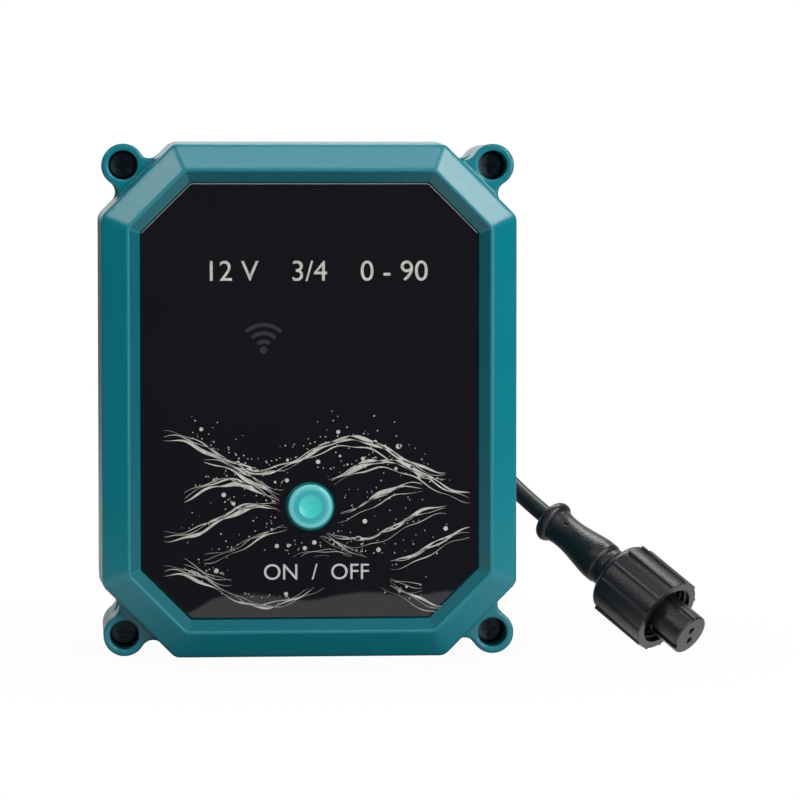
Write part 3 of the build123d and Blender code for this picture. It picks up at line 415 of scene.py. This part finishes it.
def innerThread(name, look):
    # one ridge wound along the wall of a bore, fading in and out over half a turn
    axis = Vector(look["axis"]).normalized()
    side = axis.orthogonal().normalized()
    other = axis.cross(side)
    shape = bmesh.new()
    steps = int((look["end"] - look["start"]) / look["pitch"] * look["perTurn"])
    previous = None
    for i in range(steps + 1):
        turn = 2 * math.pi * i / look["perTurn"]
        along = look["start"] + look["pitch"] * i / look["perTurn"]
        depth = look["height"] * min(1.0, 2 * i / look["perTurn"], 2 * (steps - i) / look["perTurn"])
        outward = side * math.cos(turn) + other * math.sin(turn)
        ring = []
        for shift, share in look["profile"]:
            reach = look["radius"] + look["sink"] - share * (depth + look["sink"])
            place = axis * (along + shift * look["pitch"]) + outward * reach
            ring.append(shape.verts.new(Vector(look["origin"]) * mm + place * mm))
        if previous:
            for j in range(4):
                shape.faces.new((previous[j], previous[(j + 1) % 4], ring[(j + 1) % 4], ring[j]))
        else:
            shape.faces.new(ring)
        previous = ring
    shape.faces.new(list(reversed(previous)))
    bmesh.ops.recalc_face_normals(shape, faces=shape.faces)
    mesh = bpy.data.meshes.new(name)
    shape.to_mesh(mesh)
    shape.free()
    mesh.materials.append(made[look["material"]])
    piece = bpy.data.objects.new(name, mesh)
    scene.collection.objects.link(piece)
    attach(piece, look["body"])


# round ridge in the nut, and the finer pipe thread in both ports of the valve
pipeThread = {"axis": (0, 0, 1), "radius": 12.06, "pitch": 1.814, "height": 0.5, "sink": 0.1, "perTurn": 64,
              "profile": ((-0.46, 0), (-0.12, 1), (0.12, 1), (0.46, 0)), "material": "glassFilledNylon",
              "body": "housing", "slot": "valve_nylon"}
threads = {
    "nutThread": {"axis": (0.624, -0.574, -0.529), "origin": (63.84, -4.52, 32.4), "radius": 8.0,
                  "start": 31.0, "end": 43.0, "pitch": 1.6, "height": 0.55, "sink": 0.02, "perTurn": 48,
                  "profile": ((-0.34, 0), (-0.1, 1), (0.1, 1), (0.34, 0)), "material": "sparkGrainNylon",
                  "body": "connector_nut", "slot": "connector_nylon"},
    "lowerPortThread": {**pipeThread, "origin": (0, 24, 30.75), "start": 1.2, "end": 14.0},
    "upperPortThread": {**pipeThread, "origin": (0, 24, 83.25), "start": 1.2, "end": 14.0},
}
for name, look in threads.items():
    innerThread(name, look)
print(len(threads), "threads")

# smooth shading on the CAD meshes, kept crisp at their real edges
sharpDegrees = 28
for part in nodes.values():
    part.data.set_sharp_from_angle(angle=math.radians(sharpDegrees))

# pale floor and backdrop, plain studio light; distances on the floor in metres from the object's middle
ground = {"roughness": 0.8, "shade": (0.05, 0.15, 0.97), "paintedFloorShade": (0.05, 0.13, "#606060", "#b0b0b0"),
          "gloss": (0.05, 0.09), "glossAside": (0.16, 0.3), "glossAhead": (0.0, 0.1), "size": 3}
stage = bpy.data.materials.new("whiteStage")
stage.use_nodes = True
tree = stage.node_tree
paper = tree.nodes["Principled BSDF"]
paper.inputs["Roughness"].default_value = ground["roughness"]
# seen by the camera the paper is white, and near the object it also takes a soft shadow
spot = addNode(tree, "ShaderNodeTexCoord")
reach = addNode(tree, "ShaderNodeVectorMath", {"operation": "LENGTH"}, {0: (spot, "Object")})
fade = addNode(tree, "ShaderNodeMapRange", {"From Min": ground["shade"][0], "From Max": ground["shade"][1],
                                            "To Min": ground["shade"][2]}, {"Value": (reach, "Value")})
# its colour is painted darker under the object: painted shade, where little light gets in
clear = addNode(tree, "ShaderNodeMapRange", {"From Min": ground["paintedFloorShade"][0], "From Max": ground["paintedFloorShade"][1]},
                {"Value": (reach, "Value")})
paintedFloorShade = addNode(tree, "ShaderNodeMix", {"data_type": "RGBA"}, {0: (clear, 0)})
paintedFloorShade.inputs[6].default_value = srgb(ground["paintedFloorShade"][2])
paintedFloorShade.inputs[7].default_value = srgb(ground["paintedFloorShade"][3])
tree.links.new(paintedFloorShade.outputs[2], paper.inputs["Base Color"])
far = addNode(tree, "ShaderNodeMapRange", {"From Min": ground["gloss"][0], "From Max": ground["gloss"][1]},
              {"Value": (reach, "Value")})
path = addNode(tree, "ShaderNodeLightPath")
direct = addNode(tree, "ShaderNodeMath", {"operation": "MULTIPLY"},
                 {0: (fade, 0), 1: (path, "Is Camera Ray")})
# in the object's gloss only a strip of the paper in front shows white, its sides are in the dim room
apart = addNode(tree, "ShaderNodeSeparateXYZ", None, {0: (spot, "Object")})
aside = addNode(tree, "ShaderNodeMath", {"operation": "ABSOLUTE"}, {0: (apart, "X")})
fading = {"To Min": 1.0, "To Max": 0.0}
strip = addNode(tree, "ShaderNodeMapRange", {"From Min": ground["glossAside"][0],
                                             "From Max": ground["glossAside"][1], **fading},
                {"Value": (aside, 0)})
ahead = addNode(tree, "ShaderNodeMapRange", {"From Min": ground["glossAhead"][0],
                                             "From Max": ground["glossAhead"][1], **fading},
                {"Value": (apart, "Y")})
inFront = addNode(tree, "ShaderNodeMath", {"operation": "MULTIPLY"}, {0: (ahead, 0), 1: (strip, 0)})
bright = addNode(tree, "ShaderNodeMath", {"operation": "MULTIPLY"}, {0: (far, 0), 1: (inFront, 0)})
mirror = addNode(tree, "ShaderNodeMath", {"operation": "MULTIPLY"},
                 {0: (bright, 0), 1: (path, "Is Glossy Ray")})
share = addNode(tree, "ShaderNodeMath", {"operation": "MAXIMUM"}, {0: (direct, 0), 1: (mirror, 0)})
white = addNode(tree, "ShaderNodeEmission", {"Strength": 1.0})
mix = addNode(tree, "ShaderNodeMixShader", None, {0: (share, 0), 1: (paper, 0), 2: (white, 0)})
tree.links.new(mix.outputs[0], tree.nodes["Material Output"].inputs["Surface"])
floorMesh = bpy.data.meshes.new("floor")
# the paper ends a hand's breadth in front of the object, with a slightly wavy edge
paperEdge = {"front": -0.205, "half": 0.4, "waves": ((0.008, 0.031, 0.0), (0.006, 0.071, 1.0)),
             "steps": 240, "cut": 0.06, "cutAt": -0.024, "cutWidth": 0.0025, "steepest": 50}
edge = []
for i in range(paperEdge["steps"] + 1):
    x = paperEdge["half"] * (2 * i / paperEdge["steps"] - 1)
    swing = sum(size * math.sin(2 * math.pi * x / length + shift)
                for size, length, shift in paperEdge["waves"])
    pastCut = (x - paperEdge["cutAt"]) / paperEdge["cutWidth"]
    cut = paperEdge["cut"] / (1 + math.exp(min(paperEdge["steepest"], pastCut)))
    edge.append((x, paperEdge["front"] + swing + cut, 0))
size = ground["size"]
corners = [(size, paperEdge["front"], 0), (size, size, 0), (-size, size, 0), (-size, paperEdge["front"], 0)]
floorMesh.from_pydata(edge + corners, [], [tuple(range(len(edge) + len(corners)))])
floor = bpy.data.objects.new("floor", floorMesh)
scene.collection.objects.link(floor)
floorMesh.materials.append(stage)

# the room is white behind the object and dim on the camera's side
room = {"behind": 0.12, "front": 0.02, "overhead": 0.15, "horizon": 0.75, "ambient": 0.2,
        "turning": (-0.6, 0.3), "overheadFrom": (0.3, 0.9), "horizonUpTo": 0.1, "backFrom": (0.5, 0.9)}
world = bpy.data.worlds.new("studio")
scene.world = world
world.use_nodes = True
tree = world.node_tree
sky = tree.nodes["Background"]
sky.inputs[0].default_value = srgb("#ffffff")
path = addNode(tree, "ShaderNodeLightPath")
heading = addNode(tree, "ShaderNodeTexCoord")
parts = addNode(tree, "ShaderNodeSeparateXYZ", None, {0: (heading, "Generated")})
mirrored = addNode(tree, "ShaderNodeMapRange", {"From Min": room["turning"][0], "From Max": room["turning"][1],
                                                "To Min": room["front"], "To Max": room["behind"]},
                   {"Value": (parts, "Y")})
above = addNode(tree, "ShaderNodeMapRange", {"From Min": room["overheadFrom"][0],
                                             "From Max": room["overheadFrom"][1], "To Max": room["overhead"]},
                {"Value": (parts, "Z")})
low = addNode(tree, "ShaderNodeMapRange", {"From Max": room["horizonUpTo"], "To Max": room["horizon"]},
              {"Value": (parts, "Z")})
back = addNode(tree, "ShaderNodeMapRange", {"From Min": room["backFrom"][0], "From Max": room["backFrom"][1]},
               {"Value": (parts, "Y")})
glow = addNode(tree, "ShaderNodeMath", {"operation": "MULTIPLY"}, {0: (low, 0), 1: (back, 0)})
upper = addNode(tree, "ShaderNodeMath", {"operation": "MAXIMUM"}, {0: (glow, 0), 1: (above, 0)})
both = addNode(tree, "ShaderNodeMath", {"operation": "ADD"}, {0: (mirrored, 0), 1: (upper, 0)})
lit = addNode(tree, "ShaderNodeMix", {"data_type": "FLOAT", "A": room["ambient"]},
              {"Factor": (path, "Is Glossy Ray"), "B": (both, 0)})
seen = addNode(tree, "ShaderNodeMath", {"operation": "MAXIMUM"},
               {0: (path, "Is Camera Ray"), 1: (path, "Is Transmission Ray")})
level = addNode(tree, "ShaderNodeMix", {"data_type": "FLOAT", "B": 1.0}, {"Factor": (seen, 0), "A": (lit, 0)})
tree.links.new(level.outputs[0], sky.inputs[1])

# the camera stands where the photo was taken from
view = {"turn": -4.4, "rise": 2.9, "distance": 1.0422, "aim": (0.0225, -0.039, 0.0649),
        "focalPx": 4175, "framePx": 800, "sensorMm": 36}


def softLamp(name, place, aim, size, power):
    lamp = bpy.data.lights.new(name, "AREA")
    lamp.shape = "RECTANGLE"
    lamp.size, lamp.size_y = size
    lamp.energy = power
    item = bpy.data.objects.new(name, lamp)
    scene.collection.objects.link(item)
    item.location = place
    item.rotation_euler = (Vector(aim) - Vector(place)).to_track_quat("-Z", "Y").to_euler()


# direction from the object, size and radiant power of each softbox, all at the same distance
lampReach = 0.9
lamps = {
    "upperRightBox": ((0.60, -0.53, 0.60), (0.30, 0.30), 2.7),
    "upperLeftBox": ((-0.60, -0.53, 0.60), (0.24, 0.24), 0.85),
    "rightBox": ((0.45, -0.85, 0.20), (0.2, 0.5), 3.1),
    "topBox": ((0.0, -0.57, 0.82), (0.5, 0.2), 1.2),
    "overheadBox": ((0.1, 0.45, 0.9), (0.7, 0.25), 5.0),
}
for name, (heading, size, power) in lamps.items():
    aim = Vector(view["aim"])
    softLamp(name, aim + Vector(heading).normalized() * lampReach, aim, size, power)

turn, rise = math.radians(view["turn"]), math.radians(view["rise"])
outward = Vector((math.sin(turn) * math.cos(rise), -math.cos(turn) * math.cos(rise), math.sin(rise)))
eye = bpy.data.cameras.new("camera")
eye.sensor_width = view["sensorMm"]
eye.lens = view["focalPx"] / view["framePx"] * eye.sensor_width
camera = bpy.data.objects.new("camera", eye)
scene.collection.objects.link(camera)
camera.location = Vector(view["aim"]) + outward * view["distance"]
camera.rotation_euler = (-outward).to_track_quat("-Z", "Y").to_euler()
scene.camera = camera
scene.view_settings.view_transform = "Standard"
print("stage, lamps and camera")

────────

WRITTEN INSTRUCTION. Reply with only the number of lines in the material above where the string "scene" appears.

RESULT FOR THIS EXERCISE. 8